An Introduction To Antlr And Domain-Specific Languages
Terence Parr, University of San Francisco
Most people think of grammars and parser generators in terms of building compilers, yet the number of language recognition and translation tasks dwarfs the number of compilers being built. This lecture illustrates the wide applicability of parser generators to domain specific languages and other recognition and translation tasks. ANTLR codifies what programmers do naturally by hand, thereby placing the power of formal languages in the hands of the average programmer. This lecture is a practical introduction to ANTLR and uses numerous examples to demonstrate the power of simple grammars and their use in a variety of common tasks.
Project Management In It
Raúl D. Ocazionez, Informatix, Inc., San Francisco & Sacramento
In today’s competitive IT world of, successful companies require a scalable, step-by-step methodology for planning and executing projects. This talk discusses the approaches, tools, and strategies that are being used to effectively monitor and manage projects that keep IT companies thriving in today’s competitive market. A certified Project Management Professional (PMP®) from the Project Management Institute (PMI®) himself, Mr. Ocazionez has transformed Informatix from its humble beginnings nearly 20 years ago into a formidable force in the areas of automated child support payment systems, electronic document management, and payment processing with plans to expand the company’s reach even further. Mr. Ocazionez will address the importance of project management in IT while providing anecdotes about his own recipe for success.

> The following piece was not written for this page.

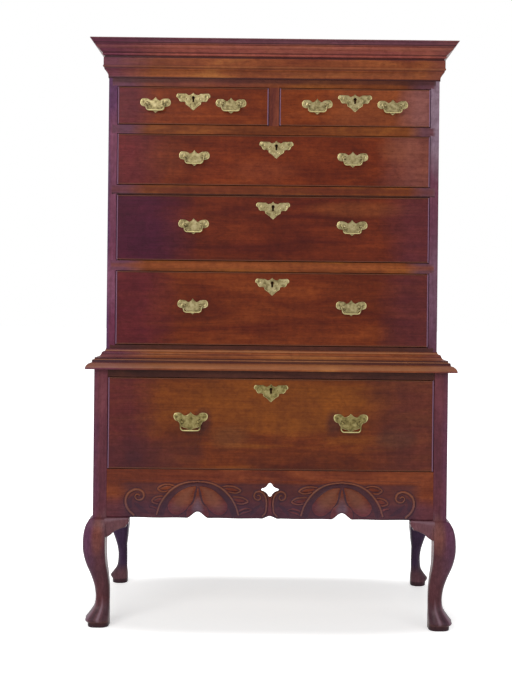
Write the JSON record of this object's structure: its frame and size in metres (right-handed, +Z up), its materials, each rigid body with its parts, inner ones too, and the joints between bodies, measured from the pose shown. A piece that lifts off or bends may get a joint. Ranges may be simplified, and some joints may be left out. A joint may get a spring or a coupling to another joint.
{
  "type": "highboy",
  "caption": "Flat-topped chest of drawers on a drawered stand with a carved, scalloped apron and cabriole legs; drawers slide out and brass drop handles swing.",
  "frame": {"origin": "on the floor, under the middle of the whole piece", "axes": "+Z up, the drawers face -Y and open along -Y, +X is the right of someone who faces the drawers"},
  "size_m": [1.0814, 0.5514, 1.712],
  "materials": {
    "show_wood": "polished red-brown mahogany with a worn wax shine",
    "secondary_wood": "plain oak and pine, unpolished and darkened with age",
    "brass": "aged, rubbed bright on the raised parts",
    "lock_iron": "dark filed iron"
  },
  "bodies": {
    "case": {"leg_front_left": "show_wood", "leg_front_right": "show_wood", "leg_rear_left": "show_wood", "leg_rear_right": "show_wood", "base_side_left": "show_wood", "base_side_right": "show_wood", "base_back": "secondary_wood", "base_top_rail": "show_wood", "apron": "show_wood", "knee_brackets": "show_wood", "waist_moulding_front": "show_wood", "waist_moulding_returns": "show_wood", "base_runners": "secondary_wood", "upper_side_left": "show_wood", "upper_side_right": "show_wood", "upper_top_board": "show_wood", "upper_bottom_board": "secondary_wood", "upper_back_boards": "secondary_wood", "drawer_blades": "show_wood", "top_drawer_divider": "show_wood", "upper_runners": "secondary_wood", "cornice_front": "show_wood", "cornice_returns": "show_wood", "glue_blocks": "secondary_wood"},
    "drawer_top_left": {"drawer_top_left_front": "show_wood", "drawer_top_left_box": "secondary_wood", "drawer_top_left_brasses": "brass"},
    "drawer_top_left_bail_left": {"drawer_top_left_bail_left": "brass"},
    "drawer_top_left_bail_right": {"drawer_top_left_bail_right": "brass"},
    "drawer_top_left_bolt": {"drawer_top_left_bolt": "lock_iron"},
    "drawer_top_right": {"drawer_top_right_front": "show_wood", "drawer_top_right_box": "secondary_wood", "drawer_top_right_brasses": "brass"},
    "drawer_top_right_bail_left": {"drawer_top_right_bail_left": "brass"},
    "drawer_top_right_bail_right": {"drawer_top_right_bail_right": "brass"},
    "drawer_top_right_bolt": {"drawer_top_right_bolt": "lock_iron"},
    "drawer_second": {"drawer_second_front": "show_wood", "drawer_second_box": "secondary_wood", "drawer_second_brasses": "brass"},
    "drawer_second_bail_left": {"drawer_second_bail_left": "brass"},
    "drawer_second_bail_right": {"drawer_second_bail_right": "brass"},
    "drawer_second_bolt": {"drawer_second_bolt": "lock_iron"},
    "drawer_third": {"drawer_third_front": "show_wood", "drawer_third_box": "secondary_wood", "drawer_third_brasses": "brass"},
    "drawer_third_bail_left": {"drawer_third_bail_left": "brass"},
    "drawer_third_bail_right": {"drawer_third_bail_right": "brass"},
    "drawer_third_bolt": {"drawer_third_bolt": "lock_iron"},
    "drawer_fourth": {"drawer_fourth_front": "show_wood", "drawer_fourth_box": "secondary_wood", "drawer_fourth_brasses": "brass"},
    "drawer_fourth_bail_left": {"drawer_fourth_bail_left": "brass"},
    "drawer_fourth_bail_right": {"drawer_fourth_bail_right": "brass"},
    "drawer_fourth_bolt": {"drawer_fourth_bolt": "lock_iron"},
    "drawer_base": {"drawer_base_front": "show_wood", "drawer_base_box": "secondary_wood", "drawer_base_brasses": "brass"},
    "drawer_base_bail_left": {"drawer_base_bail_left": "brass"},
    "drawer_base_bail_right": {"drawer_base_bail_right": "brass"},
    "drawer_base_bolt": {"drawer_base_bolt": "lock_iron"}
  },
  "joints": [
    {"name": "drawer_top_left_slide", "type": "slide", "parent": "case", "child": "drawer_top_left", "axis": [0, -1, 0], "range_m": [0, 0.33]},
    {"name": "drawer_top_left_bail_left_hinge", "type": "hinge", "parent": "drawer_top_left", "child": "drawer_top_left_bail_left", "pos_m": [-0.34871, -0.2285, 1.5295], "axis": [-1, 0, 0], "range_deg": [-15, 190]},
    {"name": "drawer_top_left_bail_right_hinge", "type": "hinge", "parent": "drawer_top_left", "child": "drawer_top_left_bail_right", "pos_m": [-0.12679, -0.2285, 1.5295], "axis": [-1, 0, 0], "range_deg": [-15, 190]},
    {"name": "drawer_top_left_bolt_slide", "type": "slide", "parent": "drawer_top_left", "child": "drawer_top_left_bolt", "axis": [0, 0, 1], "range_m": [0, 0.008]},
    {"name": "drawer_top_right_slide", "type": "slide", "parent": "case", "child": "drawer_top_right", "axis": [0, -1, 0], "range_m": [0, 0.33]},
    {"name": "drawer_top_right_bail_left_hinge", "type": "hinge", "parent": "drawer_top_right", "child": "drawer_top_right_bail_left", "pos_m": [0.12679, -0.2285, 1.5295], "axis": [-1, 0, 0], "range_deg": [-15, 190]},
    {"name": "drawer_top_right_bail_right_hinge", "type": "hinge", "parent": "drawer_top_right", "child": "drawer_top_right_bail_right", "pos_m": [0.34871, -0.2285, 1.5295], "axis": [-1, 0, 0], "range_deg": [-15, 190]},
    {"name": "drawer_top_right_bolt_slide", "type": "slide", "parent": "drawer_top_right", "child": "drawer_top_right_bolt", "axis": [0, 0, 1], "range_m": [0, 0.008]},
    {"name": "drawer_second_slide", "type": "slide", "parent": "case", "child": "drawer_second", "axis": [0, -1, 0], "range_m": [0, 0.33]},
    {"name": "drawer_second_bail_left_hinge", "type": "hinge", "parent": "drawer_second", "child": "drawer_second_bail_left", "pos_m": [-0.23299, -0.2285, 1.3745], "axis": [-1, 0, 0], "range_deg": [-15, 190]},
    {"name": "drawer_second_bail_right_hinge", "type": "hinge", "parent": "drawer_second", "child": "drawer_second_bail_right", "pos_m": [0.23299, -0.2285, 1.3745], "axis": [-1, 0, 0], "range_deg": [-15, 190]},
    {"name": "drawer_second_bolt_slide", "type": "slide", "parent": "drawer_second", "child": "drawer_second_bolt", "axis": [0, 0, 1], "range_m": [0, 0.008]},
    {"name": "drawer_third_slide", "type": "slide", "parent": "case", "child": "drawer_third", "axis": [0, -1, 0], "range_m": [0, 0.33]},
    {"name": "drawer_third_bail_left_hinge", "type": "hinge", "parent": "drawer_third", "child": "drawer_third_bail_left", "pos_m": [-0.23299, -0.2285, 1.174], "axis": [-1, 0, 0], "range_deg": [-15, 190]},
    {"name": "drawer_third_bail_right_hinge", "type": "hinge", "parent": "drawer_third", "child": "drawer_third_bail_right", "pos_m": [0.23299, -0.2285, 1.174], "axis": [-1, 0, 0], "range_deg": [-15, 190]},
    {"name": "drawer_third_bolt_slide", "type": "slide", "parent": "drawer_third", "child": "drawer_third_bolt", "axis": [0, 0, 1], "range_m": [0, 0.008]},
    {"name": "drawer_fourth_slide", "type": "slide", "parent": "case", "child": "drawer_fourth", "axis": [0, -1, 0], "range_m": [0, 0.33]},
    {"name": "drawer_fourth_bail_left_hinge", "type": "hinge", "parent": "drawer_fourth", "child": "drawer_fourth_bail_left", "pos_m": [-0.23299, -0.2285, 0.938], "axis": [-1, 0, 0], "range_deg": [-15, 190]},
    {"name": "drawer_fourth_bail_right_hinge", "type": "hinge", "parent": "drawer_fourth", "child": "drawer_fourth_bail_right", "pos_m": [0.23299, -0.2285, 0.938], "axis": [-1, 0, 0], "range_deg": [-15, 190]},
    {"name": "drawer_fourth_bolt_slide", "type": "slide", "parent": "drawer_fourth", "child": "drawer_fourth_bolt", "axis": [0, 0, 1], "range_m": [0, 0.008]},
    {"name": "drawer_base_slide", "type": "slide", "parent": "case", "child": "drawer_base", "axis": [0, -1, 0], "range_m": [0, 0.34]},
    {"name": "drawer_base_bail_left_hinge", "type": "hinge", "parent": "drawer_base", "child": "drawer_base_bail_left", "pos_m": [-0.23299, -0.2615, 0.6], "axis": [-1, 0, 0], "range_deg": [-15, 190]},
    {"name": "drawer_base_bail_right_hinge", "type": "hinge", "parent": "drawer_base", "child": "drawer_base_bail_right", "pos_m": [0.23299, -0.2615, 0.6], "axis": [-1, 0, 0], "range_deg": [-15, 190]},
    {"name": "drawer_base_bolt_slide", "type": "slide", "parent": "drawer_base", "child": "drawer_base_bolt", "axis": [0, 0, 1], "range_m": [0, 0.008]}
  ]
}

Event-Based Aspect-Oriented Programming
Robert Filman, Research Institute for Advanced Computer Science, NASA Ames Research Center, Moffett Field
For many applications, most code is not devoted to implementing the primary I/O functionality, but instead addresses other concerns, such as reliability, availability, responsiveness, performance, security, and manageability. Conventional programming practice requires the programmer to keep all these other "ilities" in mind while coding and to explicitly invoke behavior at exactly the right places to achieve them. Aspect-Oriented Programming (AOP) is an emerging technology for allowing the separate specification and coding of multiple concerns, while nevertheless providing mechanisms to automatically meld these separate expressions into working programs. This talk presents a pair of AOP systems, past work on the Object Infrastructure Framework (OIF) and current work on event-based quantification, and provides some observations on the distinguishing characteristics of AOP technology. OIF is a distributed object technology that implements separate concerns as dynamic wrappers on object components. Interesting elements of OIF include its mechanisms for application and aspect communication, its dynamic nature, and its language for expressing where aspects apply to base code. Current work is on understanding AOP in terms of quantification over the structures of program text, the results of static program analysis, and the events in program execution. Initial work on event-based quantification, an attempt to map directly and widely the interesting properties of programs into transformations that realize those properties, will be mentioned also.
Payment Card Security
Kim Wagner, VISA Worldwide Services, San Francisco
Payment card fraud is a billion dollar global industry. Moreover, the fraud picture is constantly changing due to the rapid emergence of new payment mechanisms as well as the evolving battle between new frauds and new countermeasures. This presentation will give a snapshot of the prevailing threats and countermeasures, with a focus on card-present transactions.
The Design Of The Vmware Vmkernel --An Os Kernel For Managing Virtual Machines
Kinshuk Govil, VMWare, Palo Alto
VMware ESX Server is a platform for running many Intel-x86 virtual machines on a single physical machine for purposes of consolidating workloads and simplifying system management. ESX Server runs an OS kernel specifically designed to manage virtual machines (VMs). This OS kernel, known as the VMkernel, provides strict resource allocation guarantees for VMs, highly efficient I/O, and advanced reliability features. It runs on servers with up to 16 processors and can manage up to 10 VMs per processor. This talk describes the architecture of the VMkernel, some of the unique issues that it solves in order to manage VMs effectively, and interesting research topics that remain.